Exercise 1 - Maximum Likelihood Estimator
Assume you are given datapoints \((x_i)_{i=1}^N\) with \(x_i\in\R\) coming from a Exponential distribution. The probability density function of a exponential distribution is given by \(f(x) = \la \exp(-\la x)\) with \(x\in\R\). Derive the maximum likelihood estimator of the parameter \(\la\).
Exercise 2 - Convolutional Layers
Consider the following \(4\times 4 \times 1\) input X and a \(2\times 2 \times 1\) convolutional kernel K with no bias term
\[ X = \bpmat 1 & 2 & -1 & 1 \\ 1 & 0 & 1 & 0 \\ 0 & 1 & 0 & 2 \\ 2 & 1 & 0 & -1 \epmat, \qquad % K = \bpmat 1, & 0 \\ 2, & 1 \\ \epmat \]

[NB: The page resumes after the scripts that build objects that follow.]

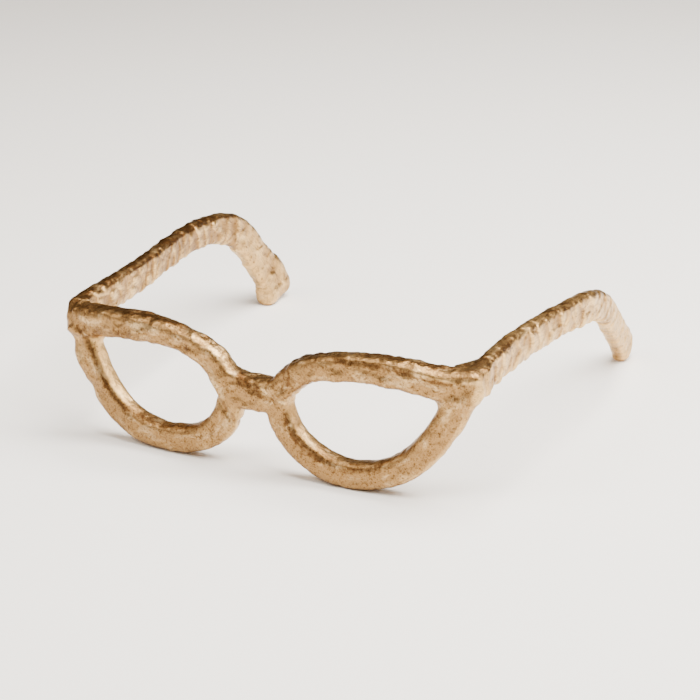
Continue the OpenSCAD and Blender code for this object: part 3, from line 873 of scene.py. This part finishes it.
def plain_finish(name, base, metallic, grain, rough, bump_strength):
    """A material of one colour, whose fine grain shows in its gloss and relief. The grain is given by its
    width in millimetres, its detail and how broken it is, and drawn coarser than it is, so that it shows."""
    mat, tree = new_material(name)
    coords = add(tree, "TexCoord")["Object"]
    fine = add(tree, "TexNoise", {
        "Vector": coords, "Scale": per_mm(grain[0]), "Detail": grain[1], "Roughness": grain[2]})["Fac"]
    gloss = add(tree, "MapRange", {"Value": fine, "To Min": rough[0], "To Max": rough[1]})[0]
    bump = add(tree, "Bump", {"Height": fine, "Strength": bump_strength, "Distance": 0.05 * MM})[0]
    shader = add(tree, "BsdfPrincipled", {
        "Metallic": metallic, "Base Color": linear(base), "Roughness": gloss, "Normal": bump})
    add(tree, "OutputMaterial", {"Surface": shader[0]})
    return mat


# The materials made so far
MADE = {}


def material(key):
    """Each material is made once"""
    finish = settings("sculpture_finish")
    makers = {
        "front": lambda: gilded_casting("gilded_cast_metal_front", 0.72, 0.85, 0.0),
        "temple": lambda: gilded_casting("gilded_cast_metal_temple", 0.82, 0.9, 0.37),
        # Steel rod, drawn and cut to length: metallic and a little dull
        "steel": lambda: plain_finish("drawn_steel_rod", finish.steel, 1, (0.8, 4, 0.6), (0.28, 0.48), 0.2),
        # Natural rubber sheet, die-cut: matt, with a fine moulded grain
        "rubber": lambda: plain_finish("die_cut_rubber", finish.rubber, 0, (0.6, 3, 0.5), (0.7, 0.9), 0.3),
    }
    if key not in MADE:
        MADE[key] = makers[key]()
    return MADE[key]


# The operators
class SCULPTURE_OT_brow_bars(bpy.types.Operator):
    """The bars along the top of both rings"""

    bl_idname = "sculpture.brow_bars"
    bl_label = "Brow bars"

    def execute(self, context):
        finish_castings(["brow_" + side for side in SIDES], "front")
        return {"FINISHED"}


class SCULPTURE_OT_lower_rims(bpy.types.Operator):
    """The bars round the bottom of both rings"""

    bl_idname = "sculpture.lower_rims"
    bl_label = "Lower rims"

    def execute(self, context):
        finish_castings(["lower_rim_" + side for side in SIDES], "front")
        return {"FINISHED"}


class SCULPTURE_OT_bridge(bpy.types.Operator):
    """The bridge over the nose with its two forks"""

    bl_idname = "sculpture.bridge"
    bl_label = "Bridge"

    def execute(self, context):
        finish_castings(["bridge"], "front")
        return {"FINISHED"}


class SCULPTURE_OT_temples(bpy.types.Operator):
    """The two temples, curved down to the table"""

    bl_idname = "sculpture.temples"
    bl_label = "Temples"

    def execute(self, context):
        finish_castings(["temple_" + side for side in SIDES], "temple")
        return {"FINISHED"}


class SCULPTURE_OT_welds(bpy.types.Operator):
    """The dressed welds between the castings"""

    bl_idname = "sculpture.welds"
    bl_label = "Welds"

    def execute(self, context):
        for name, weld in skin_parts()["welds"].items():
            kind, side = name.split("_")
            key = "temple" if kind == "temple" else "front"
            finish_part(weld, f"{kind}_weld_{side}", key)
        return {"FINISHED"}


class SCULPTURE_OT_dowels(bpy.types.Operator):
    """The steel dowels inside the joints, which keep their drawn shape"""

    bl_idname = "sculpture.dowels"
    bl_label = "Dowels"

    def execute(self, context):
        for name, node in frame["nodes"].items():
            if "dowel" in name:
                for entry in node.material_slots:
                    entry.link = "OBJECT"
                    entry.material = material("steel")
        return {"FINISHED"}


class SCULPTURE_OT_pads(bpy.types.Operator):
    """The pads under the rims and the temple tips"""

    bl_idname = "sculpture.pads"
    bl_label = "Pads"

    def execute(self, context):
        for kind in ("rim", "tip"):
            for side in SIDES:
                node = f"{kind}_pad_{side}"
                low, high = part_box(node)
                bpy.ops.object.select_all(action="DESELECT")
                bpy.ops.mesh.primitive_cylinder_add(
                    vertices=48, radius=(high.x - low.x) / 2, depth=high.z - low.z,
                    location=(low + high) / 2)
                bpy.ops.object.transform_apply(location=True, rotation=True, scale=True)
                pad = bpy.context.object
                modify(pad, "BEVEL", width=0.2 * MM, segments=3, limit_method="ANGLE")
                pick(pad)
                bpy.ops.object.shade_smooth_by_angle(angle=math.radians(30))
                hand_over(pad, node, "rubber")
        return {"FINISHED"}


# The camera as it was fitted to the photograph: how far to the right and how high it stands, in degrees, how
# far off, and what it looks at, in millimetres from the middle of the bridge's depth
CAMERA_ROUND, CAMERA_RISE, CAMERA_OFF = 26.895, 21.670, 1483.9
CAMERA_AIM = (0, 90, 30)
# The photograph's width, its focal length and where its axis meets it, in pixels
PHOTO, FOCAL, AXIS_X, AXIS_Y = 700, 2242.8, 324.39, 374.16
SENSOR = 36


def lay_floor(stage):
    bpy.ops.object.select_all(action="DESELECT")
    bpy.ops.mesh.primitive_circle_add(vertices=128, radius=1.7, fill_type="NGON", location=(0, 0, 0))
    floor = bpy.context.object
    floor.name = "floor"
    # A white table top: matt and nearly even, so that it shows only a soft shadow
    mat, tree = new_material("white_table_top")
    coords = add(tree, "TexCoord")["Object"]
    fine = add(tree, "TexNoise", {"Vector": coords, "Scale": per_mm(400)})["Fac"]
    rough = add(tree, "MapRange", {"Value": fine, "To Min": 0.85, "To Max": 0.95})[0]
    shader = add(tree, "BsdfPrincipled", {
        "Base Color": linear(stage.floor), "Roughness": rough, "Specular IOR Level": 0.1})
    add(tree, "OutputMaterial", {"Surface": shader[0]})
    floor.data.materials.append(mat)


def hang_lights(stage):
    for name, place, aim, size, power, tint in (
        ("top_soft_box", (0.6, 0.1, 1.5), (0.1, 0.0, 0), 1.6, stage.top_light, "FFFBF4"),
        ("front_soft_box", (-0.8, -1.2, 1.35), (0, 0, 0.05), 1.0, stage.front_light, "FFF8EE"),
        ("side_soft_box", (1.9, 0.5, 0.7), (0, 0, 0.05), 1.0, stage.side_light, "FFF6EA"),
    ):
        aim_by = (Vector(aim) - Vector(place)).to_track_quat("-Z", "Y")
        bpy.ops.object.select_all(action="DESELECT")
        bpy.ops.object.light_add(type="AREA", location=place, rotation=aim_by.to_euler())
        lamp = bpy.context.object
        lamp.name = name
        lamp.data.size = size
        lamp.data.energy = power
        lamp.data.color = linear(tint)[:3]


def paint_room(stage):
    """A warm, dim room for the metal to reflect, seen by the camera as a pale wall"""
    world = bpy.data.worlds.new("room")
    bpy.context.scene.world = world
    world.use_nodes = True
    tree = world.node_tree
    tree.nodes.clear()
    seen = add(tree, "LightPath")["Is Camera Ray"]
    dim = add(tree, "Background", {"Color": linear("E0A868"), "Strength": stage.room})[0]
    pale = add(tree, "Background", {"Color": linear("F6F5F3"), "Strength": 2.3})[0]
    both = add(tree, "MixShader", {0: seen, 1: dim, 2: pale})[0]
    add(tree, "OutputWorld", {"Surface": both})


def set_camera():
    """The camera stands where the photograph was taken from: right of the middle and above the table"""
    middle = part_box("bridge")[1].y / MM - BRIDGE_HALF_DEPTH
    target = Vector((CAMERA_AIM[0], CAMERA_AIM[1] + middle, CAMERA_AIM[2])) * MM
    turn, rise = math.radians(CAMERA_ROUND), math.radians(CAMERA_RISE)
    back = Vector((math.sin(turn) * math.cos(rise), -math.cos(turn) * math.cos(rise), math.sin(rise)))
    right = Vector((math.cos(turn), math.sin(turn), 0))
    axes = Matrix((right, back.cross(right), back)).transposed()
    bpy.ops.object.select_all(action="DESELECT")
    bpy.ops.object.camera_add()
    camera = bpy.context.object
    camera.name = "camera"
    camera.matrix_world = Matrix.Translation(target + back * CAMERA_OFF * MM) @ axes.to_4x4()
    camera.data.sensor_width = SENSOR
    camera.data.lens = FOCAL / PHOTO * SENSOR
    camera.data.shift_x = (PHOTO / 2 - AXIS_X) / PHOTO
    camera.data.shift_y = (AXIS_Y - PHOTO / 2) / PHOTO
    camera.data.clip_start, camera.data.clip_end = 0.05, 40
    bpy.context.scene.camera = camera


class SCULPTURE_OT_stage(bpy.types.Operator):
    """The floor, the soft boxes, the room and the camera"""

    bl_idname = "sculpture.stage"
    bl_label = "Stage"

    def execute(self, context):
        stage = settings("sculpture_stage")
        lay_floor(stage)
        hang_lights(stage)
        paint_room(stage)
        set_camera()
        return {"FINISHED"}


STEPS = (
    SCULPTURE_OT_brow_bars, SCULPTURE_OT_lower_rims, SCULPTURE_OT_bridge, SCULPTURE_OT_temples,
    SCULPTURE_OT_welds, SCULPTURE_OT_dowels, SCULPTURE_OT_pads, SCULPTURE_OT_stage,
)


class SCULPTURE_PT_panel(bpy.types.Panel):
    """Lists the steps and the settings"""

    bl_label = "Eyeglasses sculpture"
    bl_idname = "SCULPTURE_PT_panel"
    bl_space_type = "VIEW_3D"
    bl_region_type = "UI"
    bl_category = "Sculpture"

    def draw(self, context):
        layout = self.layout
        for group in ("sculpture_casting", "sculpture_finish", "sculpture_stage"):
            values = settings(group)
            column = layout.column(align=True)
            for key in values.bl_rna.properties.keys():
                if key not in ("rna_type", "name"):
                    column.prop(values, key)
        for step in STEPS:
            layout.operator(step.bl_idname)


GROUPS = {
    "sculpture_casting": CastingSettings,
    "sculpture_finish": FinishSettings,
    "sculpture_stage": StageSettings,
}


def register():
    for cls in (*GROUPS.values(), *STEPS, SCULPTURE_PT_panel):
        bpy.utils.register_class(cls)
    for name, cls in GROUPS.items():
        setattr(bpy.types.Scene, name, bpy.props.PointerProperty(type=cls))


def unregister():
    for name in GROUPS:
        delattr(bpy.types.Scene, name)
    for cls in reversed((*GROUPS.values(), *STEPS, SCULPTURE_PT_panel)):
        bpy.utils.unregister_class(cls)


def clear_scratch():
    for o in list(bpy.data.objects):
        if o.name.startswith("scratch_"):
            bpy.data.objects.remove(o)


def main():
    register()
    bpy.ops.sculpture.brow_bars()
    bpy.ops.sculpture.lower_rims()
    bpy.ops.sculpture.bridge()
    bpy.ops.sculpture.temples()
    bpy.ops.sculpture.welds()
    bpy.ops.sculpture.dowels()
    bpy.ops.sculpture.pads()
    clear_scratch()
    bpy.ops.sculpture.stage()


if __name__ == "__main__":
    main()
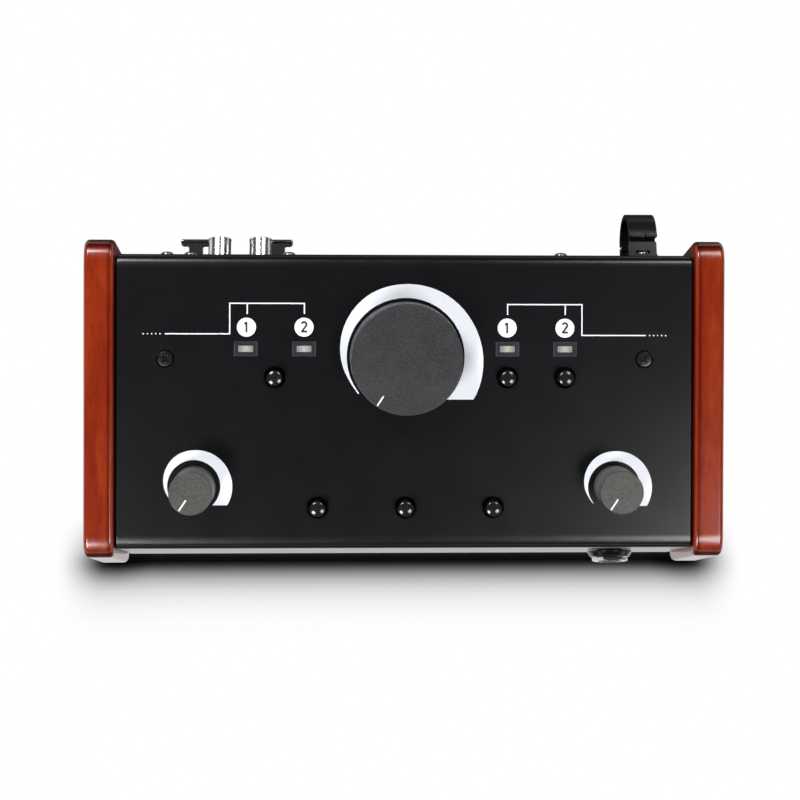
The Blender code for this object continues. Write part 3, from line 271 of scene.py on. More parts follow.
# Frames of the sloping top, the rear wall and the front, and one that extrudes along X
PANEL = Matrix.Translation((0, FRONT_Y, FRONT_HEIGHT)) @ Matrix.Rotation(SLOPE, 4, "X")
REAR = (Matrix.Translation((0, WALL_Y, 0)) @ Matrix.Rotation(pi, 4, "Z")
        @ Matrix.Rotation(pi / 2, 4, "X"))
FRONT = Matrix.Translation((0, FRONT_Y, 0)) @ Matrix.Rotation(pi / 2, 4, "X")
SIDEWAYS = Matrix.Rotation(pi / 2, 4, "Z") @ Matrix.Rotation(pi / 2, 4, "X")

# Steps round a turned shape, a cutting tool's overrun, and the angle that shades as an edge
FINE = 128
ROUND = 64
SMALL = 32
SOCKET_STEPS = 96
OVERRUN = 0.001
SHARP = radians(32)


def at(where, x, y, z=0.0, turn=0.0):
    """The matrix of a place in one of the frames, turned about the frame's z."""
    return where @ Matrix.Translation((x, y, z)) @ Matrix.Rotation(turn, 4, "Z")


def raised(z):
    return Matrix.Translation((0, 0, z))


# Shapes

def arc(radius, start, end, steps, centre=(0, 0)):
    angles = [start + (end - start) * step / steps for step in range(steps + 1)]
    return [(centre[0] + radius * cos(a), centre[1] + radius * sin(a)) for a in angles]


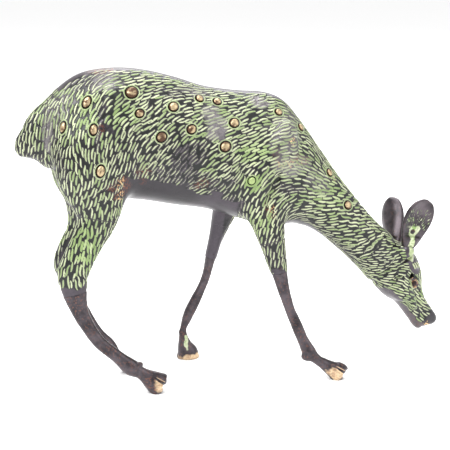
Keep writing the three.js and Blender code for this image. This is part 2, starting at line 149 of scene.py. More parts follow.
FORE_RIGHT = np.array([
    [10, -12, 150, 17, 9], [11.5, -15, 131, 15, 9], [13.8, -18, 113, 12, 8],
    [18, -20, 93, 8.1, 6.4], [20.5, -21, 81, 6.4, 5.4], [22.5, -22, 72, 5.1, 4.5],
    [25.2, -24, 59.5, 3.9, 3.4], [28.6, -25.5, 48, 3.3, 3.0], [32.6, -27, 38, 3.6, 3.2],
    [36.9, -28, 27.5, 3.7, 3.2], [41.2, -29, 19, 4.4, 3.8], [46, -30, 14, 3.3, 3.1],
    [51, -30.5, 10.5, 3.8, 3.8], [57, -31, 6.2, 5.4, 5.2], [61.5, -31, 3, 6.3, 6],
], float)
FORE_LEFT = np.array([
    [4, 12, 150, 15, 9], [2, 15, 130, 12, 8.5], [-2, 19, 110, 8.6, 7.2],
    [-5.3, 22, 97, 6, 5.6], [-8, 24, 86.5, 4.3, 4.2], [-10.7, 27, 73, 3.6, 3.6],
    [-14.1, 30, 56.5, 2.9, 2.9], [-20, 32, 42.5, 3.5, 3.2], [-25.2, 34, 30.5, 3.5, 3.1],
    [-27.8, 36, 21.5, 2.2, 2.4], [-27.6, 37, 15.5, 3.2, 3.2], [-26.4, 37.5, 9.5, 5, 4.6],
    [-24.6, 38, 4, 7.2, 6], [-24, 38, -0.5, 7.8, 6.4],
], float)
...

What is the output of the convolutional layer for the case of stride 1 and no padding?
What if we have stride 2 and no padding?
What if we have stride 2 and zero-padding of size 1?
Exercise 3 - Computational Parameter Counting
Use PyTorch to load the vgg11
model and automatically compute its number of parameters. Output the number of parameters for each layer and the total number of parameters in the model.
Exercise 4 - Influence Functions
Let \(\hte\) and \(\hte(\ve)\) be as defined in class. Show that the first order Taylor expansion of \(\hte(\ve)\) around \(\ve=0\) is given by the equation given in class, i.e. by \[\begin{align*} \hat{\theta}({\epsilon}) \approx \hat{\theta} + \epsilon\frac{d\hat{\theta}(\epsilon)}{d\epsilon} {\Bigr |}_{\epsilon=0} . \end{align*}\]